Meine Damen und Herren,
mit dem Namen der Universität verbindet sich der Anspruch der „Universitas“, der Vertretung des „Allgemeinen“. Seit dem hohen Mittelalter bildet die Universität nicht nur den zentralen Ort, das vorhandene Wissen zu sammeln und neues hervorzubringen. Die Universität ist auch die Vertreterin des Universalen. In langwierigen Prozessen der Selbstbehauptung hat sie dieses Recht errungen. Die Universität hat sich als eine Einrichtung erfunden, in der über allgemeine Normen und Weltbilder gerungen, in der Haltungen und Lebensweisen entstanden und rational geprüft wurden. Ich bin der festen Überzeugung, dass sich diese Idee nicht überlebt hat, ja das sich ihre Modernität in der Zukunft des 21. Jahrhunderts beweisen wird.

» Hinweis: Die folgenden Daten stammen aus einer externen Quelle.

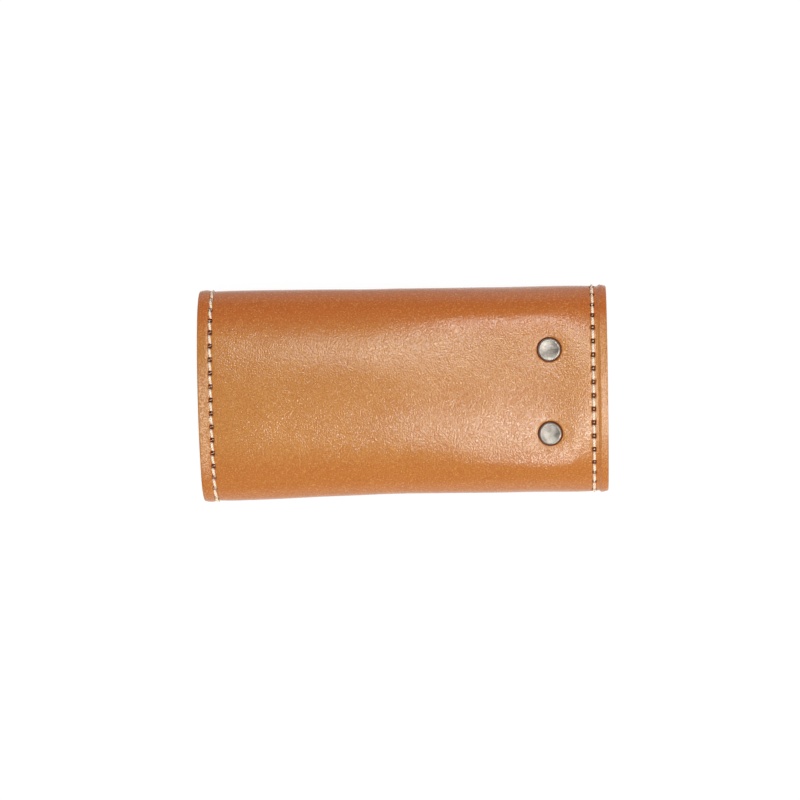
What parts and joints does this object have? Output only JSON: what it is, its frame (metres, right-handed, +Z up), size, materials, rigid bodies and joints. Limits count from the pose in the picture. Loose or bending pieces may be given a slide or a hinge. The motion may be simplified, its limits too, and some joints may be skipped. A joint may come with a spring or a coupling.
{
  "type": "key case",
  "caption": "Leather key case that folds round its keys: riveted back, sprung hooks on a rod inside, stitched ends and two snapped flaps.",
  "frame": {"origin": "middle of the closed case's footprint, on the surface that it lies on", "axes": "+X along the folds towards the riveted end, +Y across the folds towards the inner flap's fold, +Z up through the back"},
  "size_m": [0.108, 0.0547, 0.0191],
  "materials": {
    "tan_leather": "smooth, semi-gloss",
    "lining_leather": "matte",
    "nickel": "antique, worn satin",
    "thread": "waxed, twisted"
  },
  "bodies": {
    "back": {"back_leather": "tan_leather", "back_lining": "lining_leather", "back_stitches": "thread", "rivet_caps": "nickel", "rivet_backs": "nickel", "key_plate": "nickel", "hook_rod": "nickel"},
    "lower_fold_a": {"lower_fold_a_leather": "tan_leather", "lower_fold_a_lining": "lining_leather", "lower_fold_a_stitches": "thread"},
    "lower_fold_b": {"lower_fold_b_leather": "tan_leather", "lower_fold_b_lining": "lining_leather", "lower_fold_b_stitches": "thread"},
    "outer_flap": {"outer_flap_leather": "tan_leather", "outer_flap_lining": "lining_leather", "outer_flap_stitches": "thread", "snap_caps": "nickel", "snap_sockets": "nickel"},
    "upper_fold_a": {"upper_fold_a_leather": "tan_leather", "upper_fold_a_lining": "lining_leather", "upper_fold_a_stitches": "thread"},
    "upper_fold_b": {"upper_fold_b_leather": "tan_leather", "upper_fold_b_lining": "lining_leather", "upper_fold_b_stitches": "thread"},
    "inner_flap": {"inner_flap_leather": "tan_leather", "inner_flap_lining": "lining_leather", "inner_flap_stitches": "thread", "snap_studs": "nickel", "snap_posts": "nickel"},
    "hook_1": {"hook_1": "nickel", "gate_pin_1": "nickel"},
    "gate_1": {"gate_1": "nickel"},
    "hook_2": {"hook_2": "nickel", "gate_pin_2": "nickel"},
    "gate_2": {"gate_2": "nickel"},
    "hook_3": {"hook_3": "nickel", "gate_pin_3": "nickel"},
    "gate_3": {"gate_3": "nickel"},
    "hook_4": {"hook_4": "nickel", "gate_pin_4": "nickel"},
    "gate_4": {"gate_4": "nickel"}
  },
  "joints": [
    {"name": "lower_fold_a_bend", "type": "hinge", "parent": "back", "child": "lower_fold_a", "pos_m": [0, -0.0227, 0.01698], "axis": [-1, 0, 0], "range_deg": [0, 60]},
    {"name": "lower_fold_b_bend", "type": "hinge", "parent": "lower_fold_a", "child": "lower_fold_b", "pos_m": [0, -0.02725, 0.0091], "axis": [-1, 0, 0], "range_deg": [0, 60]},
    {"name": "outer_flap_bend", "type": "hinge", "parent": "lower_fold_b", "child": "outer_flap", "pos_m": [0, -0.0227, 0.00122], "axis": [-1, 0, 0], "range_deg": [0, 60]},
    {"name": "upper_fold_a_bend", "type": "hinge", "parent": "back", "child": "upper_fold_a", "pos_m": [0, 0.0227, 0.01698], "axis": [1, 0, 0], "range_deg": [0, 60]},
    {"name": "upper_fold_b_bend", "type": "hinge", "parent": "upper_fold_a", "child": "upper_fold_b", "pos_m": [0, 0.02725, 0.0091], "axis": [1, 0, 0], "range_deg": [0, 60]},
    {"name": "inner_flap_bend", "type": "hinge", "parent": "upper_fold_b", "child": "inner_flap", "pos_m": [0, 0.0253, 0.00572], "axis": [1, 0, 0], "range_deg": [0, 60]},
    {"name": "hook_1_swing", "type": "hinge", "parent": "back", "child": "hook_1", "pos_m": [0.0315, -0.0135, 0.0142], "axis": [0, 1, 0], "range_deg": [0, 20]},
    {"name": "hook_2_swing", "type": "hinge", "parent": "back", "child": "hook_2", "pos_m": [0.0315, -0.0045, 0.0142], "axis": [0, 1, 0], "range_deg": [0, 20]},
    {"name": "hook_3_swing", "type": "hinge", "parent": "back", "child": "hook_3", "pos_m": [0.0315, 0.0045, 0.0142], "axis": [0, 1, 0], "range_deg": [0, 11]},
    {"name": "hook_4_swing", "type": "hinge", "parent": "back", "child": "hook_4", "pos_m": [0.0315, 0.0135, 0.0142], "axis": [0, 1, 0], "range_deg": [0, 11]},
    {"name": "gate_1_push", "type": "hinge", "parent": "hook_1", "child": "gate_1", "pos_m": [0.02302, -0.01055, 0.01118], "axis": [-0.3357, 0, 0.942], "range_deg": [0, 12], "stiffness_Nm_per_rad": 0.003, "springref_deg": -8.59},
    {"name": "gate_2_push", "type": "hinge", "parent": "hook_2", "child": "gate_2", "pos_m": [0.02302, -0.00155, 0.01118], "axis": [-0.3357, 0, 0.942], "range_deg": [0, 12], "stiffness_Nm_per_rad": 0.003, "springref_deg": -8.59},
    {"name": "gate_3_push", "type": "hinge", "parent": "hook_3", "child": "gate_3", "pos_m": [0.02266, 0.00745, 0.01253], "axis": [-0.1857, 0, 0.9826], "range_deg": [0, 12], "stiffness_Nm_per_rad": 0.003, "springref_deg": -8.59},
    {"name": "gate_4_push", "type": "hinge", "parent": "hook_4", "child": "gate_4", "pos_m": [0.02266, 0.01645, 0.01253], "axis": [-0.1857, 0, 0.9826], "range_deg": [0, 12], "stiffness_Nm_per_rad": 0.003, "springref_deg": -8.59}
  ],
  "couplings": [
    {"joint": "lower_fold_b_bend", "follows": "lower_fold_a_bend", "ratio": 1},
    {"joint": "outer_flap_bend", "follows": "lower_fold_a_bend", "ratio": 1},
    {"joint": "upper_fold_a_bend", "follows": "lower_fold_a_bend", "ratio": 1},
    {"joint": "upper_fold_b_bend", "follows": "lower_fold_a_bend", "ratio": 1},
    {"joint": "inner_flap_bend", "follows": "lower_fold_a_bend", "ratio": 1}
  ]
}
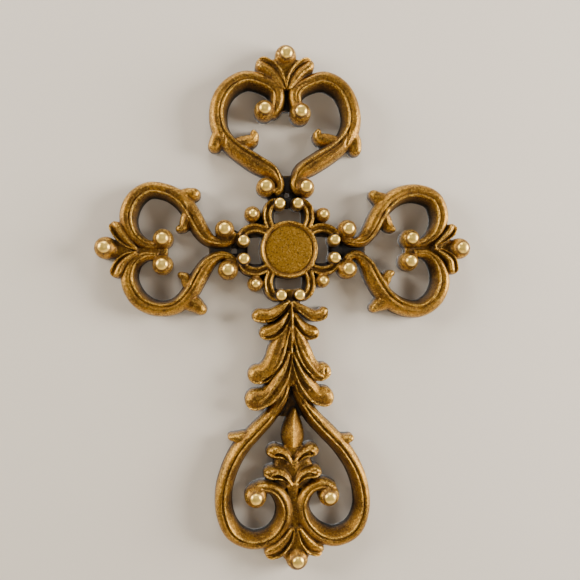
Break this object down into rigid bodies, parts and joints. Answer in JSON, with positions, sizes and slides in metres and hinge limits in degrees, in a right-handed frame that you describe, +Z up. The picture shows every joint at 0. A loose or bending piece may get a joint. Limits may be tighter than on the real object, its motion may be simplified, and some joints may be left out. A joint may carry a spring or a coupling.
{
  "type": "wall cross",
  "caption": "Ornate gold wall cross, one flat-backed casting of paired openwork scrolls, studded balls and a leaf stem around a round medallion, hung by a notch.",
  "frame": {"origin": "the hanging notch between the two top scrolls, in the plane of the flat back", "axes": "+X to the right as seen from the front, +Y into the wall, +Z up; the carved front faces -Y and the flat back lies in the plane y = 0"},
  "size_m": [0.208, 0.014, 0.2883],
  "materials": {
    "antique_gold": "sand-cast surface with worn antique gold over near-black recesses, brighter gilt studs"
  },
  "bodies": {
    "root": {"wall_cross": "antique_gold"}
  },
  "joints": []
}
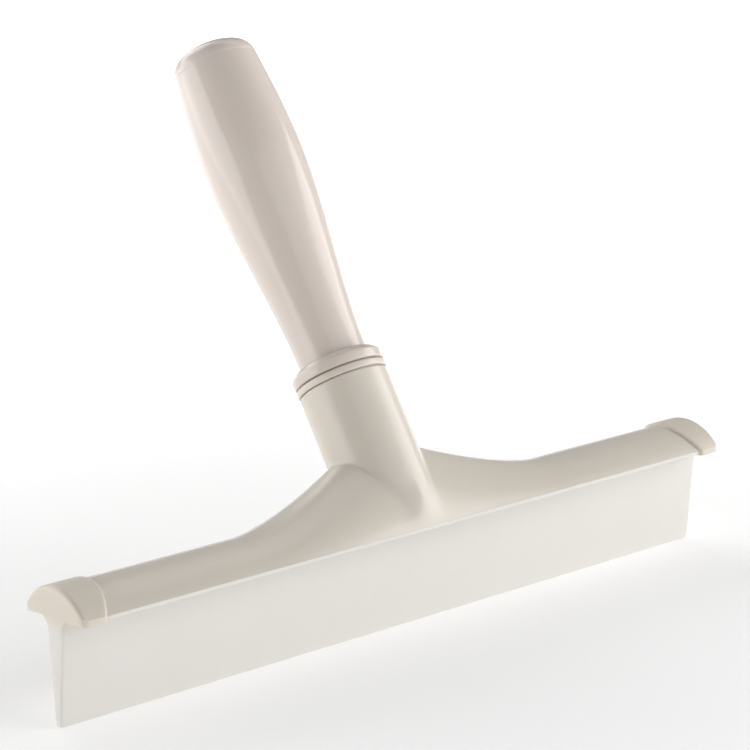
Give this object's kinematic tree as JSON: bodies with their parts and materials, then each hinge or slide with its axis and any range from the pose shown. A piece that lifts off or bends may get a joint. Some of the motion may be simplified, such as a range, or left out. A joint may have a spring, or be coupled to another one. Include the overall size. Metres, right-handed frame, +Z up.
{
  "type": "window cleaning squeegee",
  "caption": "Moulded squeegee head with a soft blade, soft end bumpers and a short screw-in grip that leans back, for wiping water off glass and worktops.",
  "frame": {"origin": "middle of the wiping edge", "axes": "+X along the head to the right, +Y to the rear where the grip leans, +Z up from the wiping edge to the grip"},
  "size_m": [0.245, 0.1147, 0.1678],
  "materials": {
    "head_frame": "satin moulded polypropylene",
    "squeegee_blade": "smooth soft-touch elastomer",
    "joint_seal": "smooth elastomer",
    "threaded_stem": "satin moulded polypropylene",
    "grip_shell": "satin moulded polypropylene",
    "grip_end_cap": "satin moulded polypropylene"
  },
  "bodies": {
    "head": {"head_frame": "head_frame", "squeegee_blade": "squeegee_blade"},
    "seal": {"joint_seal": "joint_seal"},
    "handle": {"threaded_stem": "threaded_stem", "grip_shell": "grip_shell", "grip_end_cap": "grip_end_cap"}
  },
  "joints": [
    {"name": "handle_travel", "type": "slide", "parent": "head", "child": "seal", "axis": [0, 0.5736, 0.8192], "range_m": [0, 0.0301]},
    {"name": "handle_turn", "type": "hinge", "parent": "seal", "child": "handle", "pos_m": [0, 0.0282, 0.0716], "axis": [0, 0.5736, 0.8192], "range_deg": [0, 2160]}
  ],
  "couplings": [
    {"joint": "handle_travel", "follows": "handle_turn", "m_per_rad": 0.00079577}
  ]
}
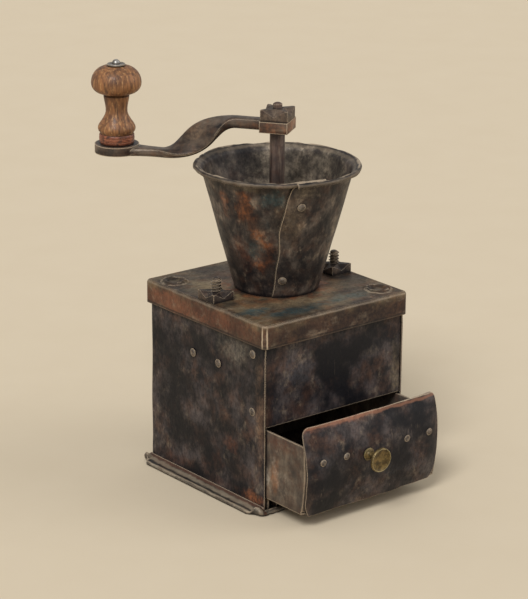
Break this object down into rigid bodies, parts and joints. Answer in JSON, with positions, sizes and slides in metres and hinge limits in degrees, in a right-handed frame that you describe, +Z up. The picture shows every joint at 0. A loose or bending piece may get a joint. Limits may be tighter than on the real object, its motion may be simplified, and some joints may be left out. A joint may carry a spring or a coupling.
{
  "type": "coffee mill",
  "caption": "Box coffee mill of riveted sheet iron with conical hopper, cast burrs, hand crank with turned wooden handle and pull-out drawer.",
  "frame": {"origin": "middle of the base on the surface that the mill stands on, below the shaft's axis", "axes": "+Z up along the shaft; -Y towards the front, where the drawer opens; +X to the right seen from the front"},
  "size_m": [0.1604, 0.2443, 0.2972],
  "materials": {
    "base_iron": "worn grey tinned sheet with brown stains",
    "body_iron": "blue-black japanned sheet iron with brown and rust patches",
    "lid_iron": "worn olive-brown sheet iron, rusted rim",
    "hopper_iron": "dark grey-brown sheet iron with orange rust",
    "tray_iron": "bare grey-brown sheet with rust",
    "rivet_iron": "worn rivet heads",
    "forged_iron": "dark hand-forged iron",
    "crank_iron": "dark grey-brown forged iron with bright edges",
    "shaft_iron": "dark brown turned iron",
    "burr_iron": "dark cast iron",
    "bright_steel": "bright worn steel",
    "red_ring": "dull red-brown ring",
    "turned_wood": "worn varnished hardwood",
    "pull_brass": "dull aged brass"
  },
  "bodies": {
    "housing": {"base_pan": "base_iron", "body_wrap": "body_iron", "front_panel": "body_iron", "corner_rivets": "rivet_iron", "drawer_runners": "tray_iron", "cross_bridge": "forged_iron", "bridge_rivets": "rivet_iron", "hold_down_bolts": "forged_iron", "lid": "lid_iron", "lid_nuts": "forged_iron", "hopper": "hopper_iron", "hopper_rivets": "rivet_iron", "burr_shell": "burr_iron", "shaft_guide": "burr_iron", "step_yoke": "forged_iron", "yoke_rivets": "rivet_iron", "lock_nut": "forged_iron"},
    "regulator": {"regulating_screw": "forged_iron"},
    "crank": {"shaft": "shaft_iron", "inner_burr": "burr_iron", "drive_pin": "rivet_iron", "crank_arm": "crank_iron", "crank_nut": "forged_iron", "handle_spindle": "bright_steel", "handle_washer": "bright_steel"},
    "handle": {"handle_ferrule": "red_ring", "handle_grip": "turned_wood"},
    "drawer": {"drawer_tray": "tray_iron", "drawer_front": "body_iron", "drawer_rivets": "rivet_iron", "pull_knob": "pull_brass", "pull_nut": "forged_iron"}
  },
  "joints": [
    {"name": "crank_turn", "type": "hinge", "parent": "housing", "child": "crank", "pos_m": [0, 0, 0.25], "axis": [0, 0, 1], "continuous": true},
    {"name": "handle_spin", "type": "hinge", "parent": "crank", "child": "handle", "pos_m": [-0.06883, 0.0983, 0.26], "axis": [0, 0, 1], "continuous": true},
    {"name": "drawer_slide", "type": "slide", "parent": "housing", "child": "drawer", "axis": [0, -1, 0], "range_m": [-0.039, 0.07]},
    {"name": "regulator_turn", "type": "hinge", "parent": "housing", "child": "regulator", "pos_m": [0, 0, 0.07], "axis": [0, 0, 1], "range_deg": [-180, 180]}
  ]
}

Wir brauchen unsere Universitäten als Ideenspender, als Innovationsherde und als kritische Begleiter der riskanten Ordnungen des 21. Jahrhunderts. Die Stadt Leipzig braucht eine derart starke und mutige Universität Leipzig.
Der französische Philosoph, Jacques Derrida, hat in einem Vortrag mit dem Titel „Die unbedingte Universität“ diese Idee der Universität auf den Punkt gebraucht. Für ihn bildet die Universität einen Raum, der „bedingungslos von jeder einschränkenden Bedingung frei sein sollte.“ Und weiter sagt er: „Die Universität müsste der Ort sein, an dem nichts außer Frage steht und die Universität sollte das Recht besitzen, alles zu sagen und es öffentlich zu sagen“: Aber dieses Recht, so Derrida, kann sie nur beanspruchen: indem die Universität „die Wahrheit zum Beruf macht“; das heißt ein „Wahrheitsgelübde“ für die Gemeinschaft ablegt.
Meine Damen und Herren,
meine große Hoffnung ist, dass unsere Leipziger Universität sich dieser Aufgabe gewachsen zeigt. Dann wird sie weiter Hunderte von Jahren Leipzigs Entwicklung vorantreiben, weil sie anziehende attraktive Denkräume besetzt.